Using a stand mixer with paddle attachment or hand mixer, beat butter and shortening until soft and well combined. Add in ¼ C of the strawberry puree, the vanilla and a pinch of salt and beat until well combined.
Gradually add in half of the powdered sugar. Then add in more powdered sugar until desired consistency is achieved.
You may add more of the strawberry puree, a couple of tablespoons at a time, followed by a bit more powdered sugar until desired taste and consistency is achieved.
Chill in the refrigerator overnight but bring to room temperature before icing cake or cupcakes.
Store any leftover icing in a plastic bag in the fridge or freezer.

The cupcakes turned out very well and everyone raved about them, but I think I might tweak it just a bit more by adding less fat(s) and more of the strawberry puree. As you can see, I used butter and shortening in this recipe. The butter for flavor, the shortening to give the icing more body and stability. With as well as it turned out and as good as it was, I think next time I'll try using only the butter amount, omit the shortening all together, and increase the strawberry puree by maybe 2-4 more tablespoons. I also want to try this with fresh strawberries (they're almost ready) For that version, I'll probably slice them up and sprinkle with sugar and let them macerate overnight in the fridge before pureeing.

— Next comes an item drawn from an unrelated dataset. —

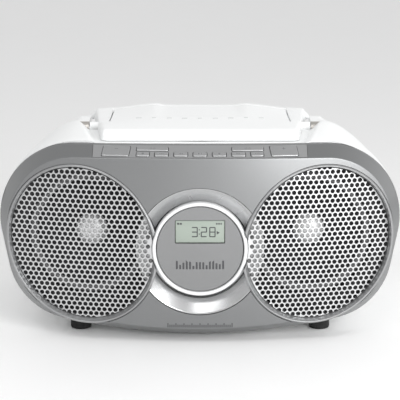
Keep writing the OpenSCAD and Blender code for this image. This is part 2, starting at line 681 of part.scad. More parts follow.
module battery_door() color(pale) from_front() union() {
    translate([-79, 205.4, bay_z - 0.5]) cube([158, 2.4, 55]);
    for (x = [-50, 0, 50]) translate([x - 4, 203.2, bay_z + 0.5]) cube([8, 2.2, 1.6]);
}

// ---- Aerial ----

aerial_z = 122;
aerial_y = 204;
aerial_x = -106;
module aerial_channel() translate([aerial_x - 9, aerial_y - 5, aerial_z - 6.3]) cube([260, 30, 40]);
module aerial_base() color(dark) from_front() translate([aerial_x, 0, aerial_z]) {
    rotate([-90, 0, 0]) translate([0, 0, 192]) cylinder(r = 3, h = 7.4);
    difference() {
        rotate([-90, 0, 0]) translate([0, 0, 199.4]) cylinder(r = 4.6, h = 8.4);
        translate([-6, 200.8, -2.2]) cube([20, 20, 4.4]);
    }
    translate([-2.5, aerial_y, -4]) cylinder(r = 1.2, h = 8);
}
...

I topped all of the cupcakes with airbrushed fondant Gerber daisies which were very easy to make, just time consuming. Stay tuned later this week for the step by step instructions on how I made those.

Lastly, CONGRATS (and a big wooohoooo) to Danee for your accomplishments! It's been an honor and privilege to watch you grow from a pretty, little, wide-eyed girl into a beautiful (inside and out) young woman.  Good luck in your future endeavors, I have no doubt that you'll be successful in your chosen vocation. Make us proud girl!